======== MATERIAL ========
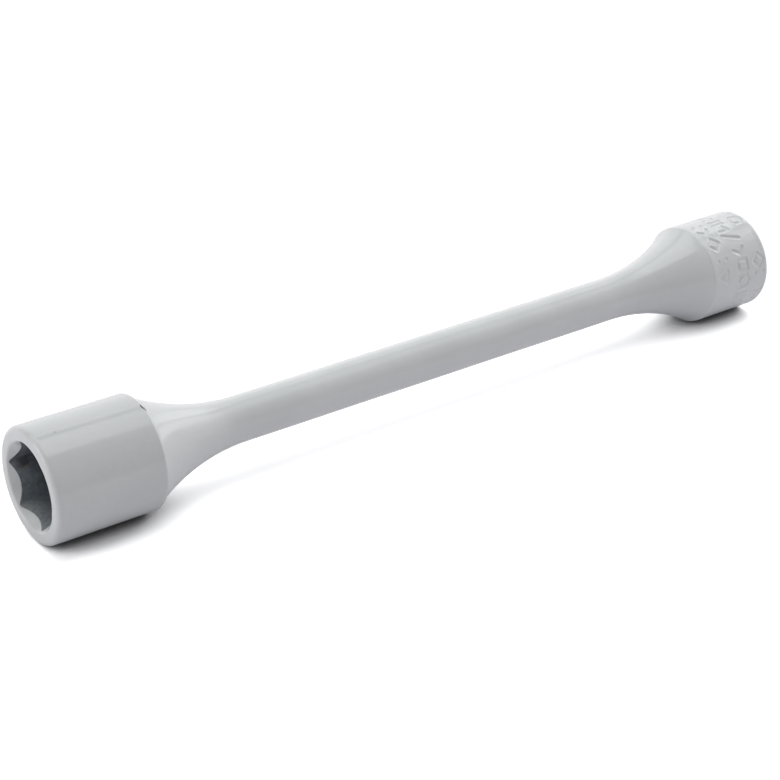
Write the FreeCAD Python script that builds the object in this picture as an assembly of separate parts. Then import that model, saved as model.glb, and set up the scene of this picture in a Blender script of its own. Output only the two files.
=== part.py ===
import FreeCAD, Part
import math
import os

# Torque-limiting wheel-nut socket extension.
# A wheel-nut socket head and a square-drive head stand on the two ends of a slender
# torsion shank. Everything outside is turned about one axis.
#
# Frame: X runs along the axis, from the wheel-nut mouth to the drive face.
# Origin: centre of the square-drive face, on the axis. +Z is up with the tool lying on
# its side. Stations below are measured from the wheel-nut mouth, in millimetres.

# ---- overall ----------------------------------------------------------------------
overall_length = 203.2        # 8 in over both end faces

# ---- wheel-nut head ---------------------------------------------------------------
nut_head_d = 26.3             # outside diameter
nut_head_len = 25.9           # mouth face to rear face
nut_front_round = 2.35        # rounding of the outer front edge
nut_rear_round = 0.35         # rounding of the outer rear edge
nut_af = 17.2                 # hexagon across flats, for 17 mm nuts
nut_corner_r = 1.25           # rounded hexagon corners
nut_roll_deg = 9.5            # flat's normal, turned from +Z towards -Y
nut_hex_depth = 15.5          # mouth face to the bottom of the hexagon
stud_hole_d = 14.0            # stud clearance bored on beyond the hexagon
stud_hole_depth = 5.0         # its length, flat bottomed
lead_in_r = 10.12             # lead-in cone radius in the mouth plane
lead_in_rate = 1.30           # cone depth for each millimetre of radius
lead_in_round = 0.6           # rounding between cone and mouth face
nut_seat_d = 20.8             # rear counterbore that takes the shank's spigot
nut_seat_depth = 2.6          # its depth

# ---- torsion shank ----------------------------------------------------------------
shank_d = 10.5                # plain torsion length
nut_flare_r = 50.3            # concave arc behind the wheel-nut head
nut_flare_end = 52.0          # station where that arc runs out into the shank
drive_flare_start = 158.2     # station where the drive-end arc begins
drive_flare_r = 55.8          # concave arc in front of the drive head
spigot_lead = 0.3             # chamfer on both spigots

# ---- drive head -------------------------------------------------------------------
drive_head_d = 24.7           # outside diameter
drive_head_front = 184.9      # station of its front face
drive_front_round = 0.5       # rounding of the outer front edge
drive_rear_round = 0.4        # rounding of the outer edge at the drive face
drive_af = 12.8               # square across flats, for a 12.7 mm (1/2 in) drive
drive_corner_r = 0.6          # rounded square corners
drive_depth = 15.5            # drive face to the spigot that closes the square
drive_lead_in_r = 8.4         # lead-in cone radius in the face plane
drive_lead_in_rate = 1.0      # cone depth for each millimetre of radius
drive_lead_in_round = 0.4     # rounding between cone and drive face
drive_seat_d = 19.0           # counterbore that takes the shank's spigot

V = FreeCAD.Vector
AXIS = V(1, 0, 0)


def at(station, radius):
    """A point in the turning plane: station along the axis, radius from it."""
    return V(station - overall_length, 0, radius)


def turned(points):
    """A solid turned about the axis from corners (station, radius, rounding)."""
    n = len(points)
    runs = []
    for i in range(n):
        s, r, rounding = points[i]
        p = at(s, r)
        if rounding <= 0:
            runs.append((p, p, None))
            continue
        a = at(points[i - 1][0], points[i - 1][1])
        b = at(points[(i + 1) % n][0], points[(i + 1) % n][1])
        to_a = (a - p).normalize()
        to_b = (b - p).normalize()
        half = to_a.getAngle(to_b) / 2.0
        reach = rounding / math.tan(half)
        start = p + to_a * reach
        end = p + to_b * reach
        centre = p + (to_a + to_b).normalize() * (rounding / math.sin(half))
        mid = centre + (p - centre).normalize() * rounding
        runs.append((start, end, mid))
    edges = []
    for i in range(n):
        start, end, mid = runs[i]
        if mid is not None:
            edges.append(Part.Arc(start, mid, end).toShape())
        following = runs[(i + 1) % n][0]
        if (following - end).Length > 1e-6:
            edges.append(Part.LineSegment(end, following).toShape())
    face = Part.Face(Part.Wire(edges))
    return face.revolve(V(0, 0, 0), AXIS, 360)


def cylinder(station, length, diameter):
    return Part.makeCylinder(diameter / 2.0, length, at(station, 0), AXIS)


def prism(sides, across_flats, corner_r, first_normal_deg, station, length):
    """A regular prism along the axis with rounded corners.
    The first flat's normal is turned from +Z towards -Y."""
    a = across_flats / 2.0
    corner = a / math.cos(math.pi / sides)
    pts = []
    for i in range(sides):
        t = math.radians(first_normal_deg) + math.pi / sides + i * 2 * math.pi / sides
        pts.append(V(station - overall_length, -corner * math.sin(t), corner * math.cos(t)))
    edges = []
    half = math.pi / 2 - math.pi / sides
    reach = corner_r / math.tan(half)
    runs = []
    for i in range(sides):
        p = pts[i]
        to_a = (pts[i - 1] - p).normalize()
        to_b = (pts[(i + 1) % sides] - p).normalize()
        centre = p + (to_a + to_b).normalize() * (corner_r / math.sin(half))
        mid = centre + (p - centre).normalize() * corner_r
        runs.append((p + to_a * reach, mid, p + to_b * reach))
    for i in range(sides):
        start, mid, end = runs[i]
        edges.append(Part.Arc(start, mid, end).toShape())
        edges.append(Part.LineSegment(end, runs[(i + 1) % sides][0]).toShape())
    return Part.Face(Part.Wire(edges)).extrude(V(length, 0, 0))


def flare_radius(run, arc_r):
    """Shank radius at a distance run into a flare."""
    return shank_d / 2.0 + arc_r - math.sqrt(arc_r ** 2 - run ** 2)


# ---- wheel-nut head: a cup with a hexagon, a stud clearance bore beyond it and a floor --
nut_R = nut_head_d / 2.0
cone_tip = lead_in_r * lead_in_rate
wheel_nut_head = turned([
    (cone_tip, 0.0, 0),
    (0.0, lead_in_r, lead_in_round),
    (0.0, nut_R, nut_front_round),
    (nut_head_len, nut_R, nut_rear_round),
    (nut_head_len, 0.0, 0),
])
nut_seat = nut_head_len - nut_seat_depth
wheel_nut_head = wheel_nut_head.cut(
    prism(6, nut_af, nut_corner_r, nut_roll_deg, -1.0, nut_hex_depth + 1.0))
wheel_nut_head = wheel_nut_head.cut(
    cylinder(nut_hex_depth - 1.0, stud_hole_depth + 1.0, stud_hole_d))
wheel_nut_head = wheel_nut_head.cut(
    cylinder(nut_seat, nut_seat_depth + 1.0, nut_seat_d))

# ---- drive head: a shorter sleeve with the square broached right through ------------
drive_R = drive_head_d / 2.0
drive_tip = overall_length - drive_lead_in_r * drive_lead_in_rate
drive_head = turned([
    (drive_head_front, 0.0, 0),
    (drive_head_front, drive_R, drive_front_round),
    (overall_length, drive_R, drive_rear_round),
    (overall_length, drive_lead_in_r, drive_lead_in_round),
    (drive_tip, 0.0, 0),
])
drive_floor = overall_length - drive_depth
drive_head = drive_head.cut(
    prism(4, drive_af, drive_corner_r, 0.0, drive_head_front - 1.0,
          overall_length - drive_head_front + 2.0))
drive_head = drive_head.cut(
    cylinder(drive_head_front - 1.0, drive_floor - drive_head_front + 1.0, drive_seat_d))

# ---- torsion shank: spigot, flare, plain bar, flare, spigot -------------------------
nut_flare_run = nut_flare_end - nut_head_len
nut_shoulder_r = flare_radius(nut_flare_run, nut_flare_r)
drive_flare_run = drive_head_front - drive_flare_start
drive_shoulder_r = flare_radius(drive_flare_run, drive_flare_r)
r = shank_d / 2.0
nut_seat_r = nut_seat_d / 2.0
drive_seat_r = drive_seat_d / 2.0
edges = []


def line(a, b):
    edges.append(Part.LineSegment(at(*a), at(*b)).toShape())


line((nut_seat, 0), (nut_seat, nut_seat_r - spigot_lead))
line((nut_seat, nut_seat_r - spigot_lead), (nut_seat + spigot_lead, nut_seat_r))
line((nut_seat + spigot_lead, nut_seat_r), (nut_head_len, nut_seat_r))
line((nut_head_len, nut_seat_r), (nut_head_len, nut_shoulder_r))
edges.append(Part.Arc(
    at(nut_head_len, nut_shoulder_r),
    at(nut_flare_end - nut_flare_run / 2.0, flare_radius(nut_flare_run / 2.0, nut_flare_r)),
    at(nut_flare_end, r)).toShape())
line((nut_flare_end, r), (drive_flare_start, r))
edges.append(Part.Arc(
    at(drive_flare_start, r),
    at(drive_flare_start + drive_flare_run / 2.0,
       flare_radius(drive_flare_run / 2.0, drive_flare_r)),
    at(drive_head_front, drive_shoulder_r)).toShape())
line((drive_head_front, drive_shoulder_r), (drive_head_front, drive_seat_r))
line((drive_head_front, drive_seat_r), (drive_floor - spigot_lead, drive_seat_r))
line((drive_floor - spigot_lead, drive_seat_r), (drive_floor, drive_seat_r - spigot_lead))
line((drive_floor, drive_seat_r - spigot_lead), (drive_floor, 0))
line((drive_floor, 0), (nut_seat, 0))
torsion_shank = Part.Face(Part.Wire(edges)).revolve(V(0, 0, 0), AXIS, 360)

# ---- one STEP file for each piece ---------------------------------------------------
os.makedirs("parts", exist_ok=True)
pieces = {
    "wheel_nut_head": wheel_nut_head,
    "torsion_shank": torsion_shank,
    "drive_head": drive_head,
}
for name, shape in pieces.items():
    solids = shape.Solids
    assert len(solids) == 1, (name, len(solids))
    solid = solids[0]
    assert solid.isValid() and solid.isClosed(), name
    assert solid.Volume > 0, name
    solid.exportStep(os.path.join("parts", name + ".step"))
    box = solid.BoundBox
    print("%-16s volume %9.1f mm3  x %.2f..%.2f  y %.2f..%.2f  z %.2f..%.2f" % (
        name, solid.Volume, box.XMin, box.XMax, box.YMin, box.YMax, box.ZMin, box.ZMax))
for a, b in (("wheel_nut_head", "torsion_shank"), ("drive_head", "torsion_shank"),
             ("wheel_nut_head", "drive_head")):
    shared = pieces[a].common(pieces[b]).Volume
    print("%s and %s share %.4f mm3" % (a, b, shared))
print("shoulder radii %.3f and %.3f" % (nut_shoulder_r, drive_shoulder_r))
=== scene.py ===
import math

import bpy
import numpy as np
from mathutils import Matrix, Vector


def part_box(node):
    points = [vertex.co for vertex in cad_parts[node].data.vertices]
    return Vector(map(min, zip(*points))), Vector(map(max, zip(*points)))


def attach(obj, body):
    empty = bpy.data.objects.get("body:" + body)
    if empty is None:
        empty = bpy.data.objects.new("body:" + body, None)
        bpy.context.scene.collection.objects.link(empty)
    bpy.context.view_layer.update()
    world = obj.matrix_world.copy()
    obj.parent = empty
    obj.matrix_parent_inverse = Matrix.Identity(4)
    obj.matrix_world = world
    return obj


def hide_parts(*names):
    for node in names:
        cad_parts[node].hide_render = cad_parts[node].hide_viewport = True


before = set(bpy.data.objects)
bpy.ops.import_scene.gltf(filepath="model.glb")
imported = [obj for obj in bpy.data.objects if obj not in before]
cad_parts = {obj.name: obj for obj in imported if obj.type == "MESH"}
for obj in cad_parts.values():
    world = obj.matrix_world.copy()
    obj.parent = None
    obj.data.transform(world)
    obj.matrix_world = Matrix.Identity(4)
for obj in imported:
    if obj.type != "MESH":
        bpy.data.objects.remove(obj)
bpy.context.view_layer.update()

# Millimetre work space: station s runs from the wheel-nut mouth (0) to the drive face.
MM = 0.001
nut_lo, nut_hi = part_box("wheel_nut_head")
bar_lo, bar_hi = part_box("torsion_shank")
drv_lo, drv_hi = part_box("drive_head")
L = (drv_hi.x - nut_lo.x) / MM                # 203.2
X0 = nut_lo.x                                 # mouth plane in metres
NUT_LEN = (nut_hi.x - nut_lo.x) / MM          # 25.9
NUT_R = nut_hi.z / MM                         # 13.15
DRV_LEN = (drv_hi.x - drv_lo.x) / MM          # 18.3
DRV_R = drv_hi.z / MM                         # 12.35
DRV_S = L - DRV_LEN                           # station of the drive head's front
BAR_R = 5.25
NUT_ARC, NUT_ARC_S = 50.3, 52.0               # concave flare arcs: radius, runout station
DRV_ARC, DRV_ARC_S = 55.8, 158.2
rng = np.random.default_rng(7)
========
STATED GOAL. Repeat exactly the lines from the one containing "for a, b in" to the one containing "points = [vertex.co", both lines included, and nothing else.

REPLY.
for a, b in (("wheel_nut_head", "torsion_shank"), ("drive_head", "torsion_shank"),
             ("wheel_nut_head", "drive_head")):
    shared = pieces[a].common(pieces[b]).Volume
    print("%s and %s share %.4f mm3" % (a, b, shared))
print("shoulder radii %.3f and %.3f" % (nut_shoulder_r, drive_shoulder_r))
=== scene.py ===
import math

import bpy
import numpy as np
from mathutils import Matrix, Vector


def part_box(node):
    points = [vertex.co for vertex in cad_parts[node].data.vertices]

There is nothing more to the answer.